According to Davidson, teamwork is crucial to accomplishing everything efficiently. The system closely resembles an assembly line, as each of the seven union staff members has a specialized role. The team consists of two assistant bakers, two bench baker helpers, a decorator, a delivery driver and a storekeeper/ dishwasher. Under Davidson’s direction, they mostly work weekdays, though a Saturday shift was just added to accommodate the workload.

Even with the busy schedule, Claflin Bakery tries to “use as many local or sustainable ingredients as possible,” according to Davidson. Claflin obtains its ingredients from local and national purveyors. Claflin’s produce purveyor provides the bakery with first pick of locally grown produce before purchasing it from other farms farther away.

Additionally, Claflin only uses cane sugar to keep their sucrose source vegan. In keeping with the sustainable theme, the cane sugar company reuses the cane husks to power their processing plant.

“I appreciate that Claflin Bakery is a sustainable and nut-free facility,” said student Sarah Wong ’20.

With these sustainable ingredients, Claflin Bakery tries to plan recipes around seasons to use ingredients that are fresh and available. Davidson described that they try to make “lighter items towards the spring, summer, and early fall…heavier ones in the winter months.”

To accommodate feedback for future desserts, the dining hall managers, referred to by Davidson as “the boys,” keep track of which desserts are preferred or not preferred. In fact, each dining hall’s students have their own idiosyncratic preferences.
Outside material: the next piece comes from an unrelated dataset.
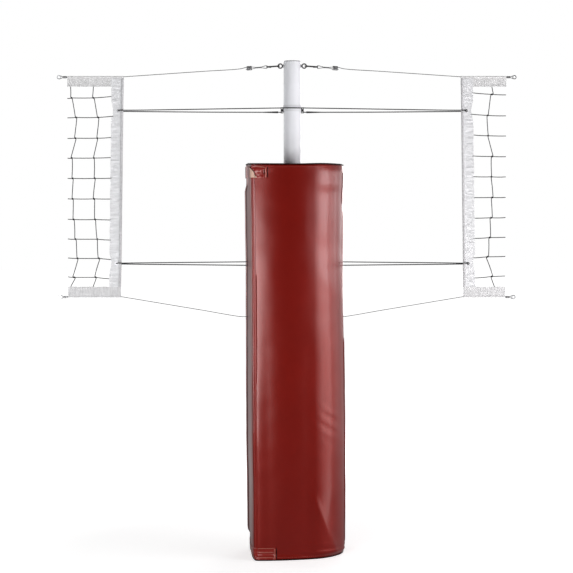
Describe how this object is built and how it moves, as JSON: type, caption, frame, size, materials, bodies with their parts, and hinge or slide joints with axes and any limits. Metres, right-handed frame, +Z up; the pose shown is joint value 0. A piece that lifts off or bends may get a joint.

Bates favors cookies, Stone-Davis favors specialties such as tarts, Lulu Chow Wang favors “anything in a sheet pan” including brownies and bars and Tower enjoys a variety.

Claflin Bakery works closely with students through the Dining Services Advisory Board (DSAB), a committee of student representatives who serve as a liaison between students and the dining services. The DSAB meet with dining hall representatives to share what students enjoy and what they would like to see next. Claflin also takes into close account feedback written on comment cards. Davidson said, “We take that feedback and address it to keep dining fresh and new and to bring back items that [students] want to see again.”

Students can bring a piece of home with them to college by submitting recipes through Wellesley Fresh’s website www.wellesleyfresh.com under the “Engage” tab. With these recipes, Claflin Bakery plans a “Recipes from Home” event to showcase all submitted recipes. In fact, some recipes are incorporated into the seasonal menus on campus.

In addition to students’ input, President Paula Johnson’s feedback has also been incorporated. For her inauguration, Johnson had told the dining services that she loves healthy foods such as blueberries, oatmeal and dark chocolate. Thus, Davidson and her boss developed a cookie recipe using those ingredients.

“[Johnson] thoroughly enjoyed them that night, and the rest is history. They are quite delicious!” said Davidson.